Nach dem Zweiten Weltkrieg distanzierten sich die Regierungen im geteilten Deutschland von Weimar. Die DDR sprach vom Steigbügelhalter für die Nazis, im Westen machte der Satz "Bonn ist nicht Weimar" die Runde. "Die Politiker waren geprägt von der Weimarer Republik, vor allem von ihrem Niedergang", sagt Ulbricht. "Für sie war Weimar ein Schreckgespenst. Diese Entwicklung durfte sich keinesfalls wiederholen."
In der Stadt fanden sich deshalb nur wenige Hinweise auf die demokratische Geschichte. Lieber sonnte sich Weimar im Glanze der politisch unverdächtigen Klassiker Johann Wolfgang von Goethe und Friedrich Schiller.
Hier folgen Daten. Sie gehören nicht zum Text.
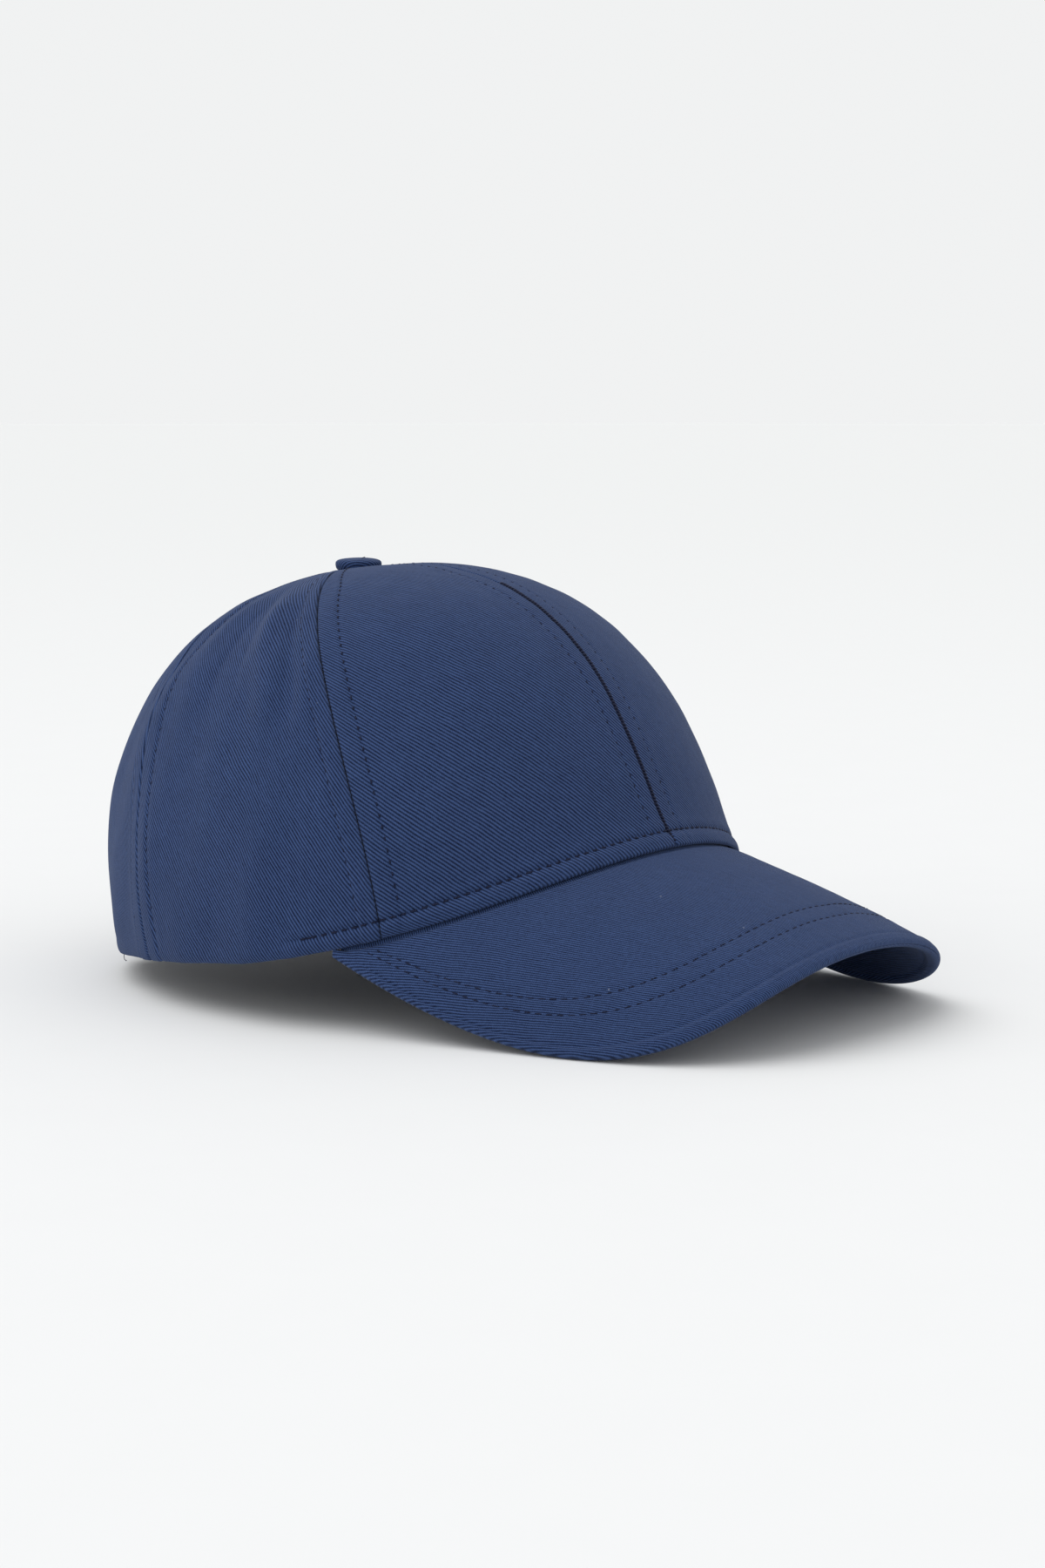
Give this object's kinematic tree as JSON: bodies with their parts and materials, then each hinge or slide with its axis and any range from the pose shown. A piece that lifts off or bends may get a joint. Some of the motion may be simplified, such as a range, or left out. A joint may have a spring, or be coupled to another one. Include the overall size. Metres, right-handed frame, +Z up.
{
  "type": "baseball cap",
  "caption": "Twill cap with a structured paneled crown, curved brim, covered top button and a rear strap with a lever clasp.",
  "frame": {"origin": "centre of the bounding box in X and Y, on the floor plane that the brim's corners stand on", "axes": "+Z up, -Y towards the brim's front edge, +X towards the wearer's left"},
  "size_m": [0.1798, 0.2482, 0.1195],
  "materials": {
    "twill": "blue cotton twill, fine diagonal ribs, matte",
    "inner_cotton": "plain woven cotton tape and band, matte",
    "buckram": "stiff open-weave stiffener, white",
    "label_satin": "white woven satin, blank",
    "brim_core": "polyethylene board",
    "plain_metal": "plain stamped steel",
    "clasp_metal": "antique brass, satin"
  },
  "bodies": {
    "cap": {"back_panel_left": "twill", "back_panel_right": "twill", "brim_board": "brim_core", "brim_cover_bottom": "twill", "brim_cover_top": "twill", "button_cover": "twill", "button_rivet": "plain_metal", "button_shell": "plain_metal", "button_washer": "plain_metal", "care_label": "label_satin", "center_seam_tape": "inner_cotton", "clasp_frame": "clasp_metal", "clasp_pin": "clasp_metal", "front_buckram_left": "buckram", "front_buckram_right": "buckram", "front_panel_left": "twill", "front_panel_right": "twill", "front_side_tape_left": "inner_cotton", "front_side_tape_right": "inner_cotton", "opening_binding": "inner_cotton", "side_back_tape_left": "inner_cotton", "side_back_tape_right": "inner_cotton", "side_panel_left": "twill", "side_panel_right": "twill", "strap_tab": "twill", "sweatband": "inner_cotton"},
    "strap": {"adjuster_strap": "twill"},
    "lever": {"clasp_lever": "clasp_metal"}
  },
  "joints": [
    {"name": "strap_adjust", "type": "hinge", "parent": "cap", "child": "strap", "pos_m": [0, 0.037, 0.0142], "axis": [0, 0.1633, 0.9866], "range_deg": [-12, 12]},
    {"name": "clasp_lever_flip", "type": "hinge", "parent": "cap", "child": "lever", "pos_m": [0.02307, 0.11857, 0.01134], "axis": [0, 0.1633, 0.9866], "range_deg": [0, 110]}
  ]
}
Das änderte sich erst mit dem Mauerfall 1989 und der Ernennung Weimars zur Kulturhauptstadt 1999. "Vor allem im Kulturstadtjahr gab es offene Debatten auch über die dunklen Seiten der Stadt wie das Konzentrationslager Buchenwald. Dadurch hat sich das Klima geändert", sagt Ulbricht.
Zum 90. Jahrestag der konstituierenden Sitzung der Nationalversammlung am 6. Februar hat Weimar ein stattliches Programm zusammengestellt, bei dem sich unter anderem Außenminister Frank-Walter Steinmeier (SPD) die Ehre gibt. Eine Ausstellung soll die Chancen des damaligen Aufbruchs herausstellen. Der Leiter des Stadtmuseums, Alf Rößner, verbindet mit ihr eine Überlebenshoffnung. Mit einem anerkannten Schwerpunkt "Nationalversammlung" könnte er sein Haus bei der großen Konkurrenz in Weimar profilieren.
Die Chancen dafür stehen gut. "Die Historiker betrachten mehr und mehr die Wirkungen der Weimarer Zeit und der Verfassung und nicht mehr nur ihre Konstruktionsfehler", sagt Gerber. Zu den Erfolgen zählt er das Frauenwahlrecht, die parlamentarische Ordnung und die Grundrechte. Auch Archivar Ulbricht würdigt Weimar: "Damals traten alle großen Köpfe wie Kaiser und Fürsten kampflos ab und hinterließen eine offene Situation, die die Demokraten mit bewundernswerter Hartnäckigkeit füllten. Sie sagten 'Yes we can' und sind damit Vorbilder für heute."